Comparing Kentucky's teacher retirement plans

Still, the cash balance plan is at least competitive with the defined benefit model for large groups of Kentucky teachers. Although the graph pictured here doesn’t do it justice, the state's actuarial assumptions on turnover rates suggest that less than half of new teachers will reach 21 years of service. 

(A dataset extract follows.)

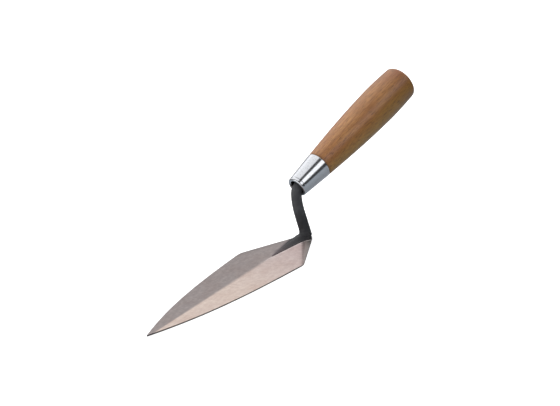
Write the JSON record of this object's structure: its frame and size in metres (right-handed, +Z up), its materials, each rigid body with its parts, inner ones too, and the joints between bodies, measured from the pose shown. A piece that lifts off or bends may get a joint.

The new cash balance plan will do a better job of providing all future Kentucky teachers workers with secure, portable retirement regardless of how long they stay, which is especially important given that Kentucky does not offer Social Security. The state has to balance the goal of providing a basic floor of benefits for all workers versus sufficient back-end benefits for full-career workers, and the cash balance plan does a better job balancing those priorities. 

Table of Assumptions

 

Kentucky’s Current DB Plan

New Cash Balance Plan

Employee contributions

9.105%

9.105%

Employer contributions for benefits

7.615%

8%

Investment return assumption

7.5%

6.375%*

Inflation assumption

3%

3%

Vesting period

5 years

5 years

Formula multiplier

1.7% for years 1-9.9; 2% for years 10-19.9; 2.3% for years 20-26.99; 2.5% after 27 years

N/A

Normal retirement age

Any age w/ 27 years; Age 60 w/ 5 years

N/A

COLA

1.5%

N/A

Value after 10 years for someone who starts teaching at age 25 (2018 dollars)

$31,792

$84,457

Value after 35 years for someone who starts teaching at age 25 (2018 dollars)

$1,114,596

$507,817

*The cash balance plan awards interest of either 0% or 85% of the 10-year average return, whichever is higher. For this analysis, I’m assuming the plan will hit its 7.5% investment target and award employees interest credit of 85% of that (85% of 7.5% is 6.375%).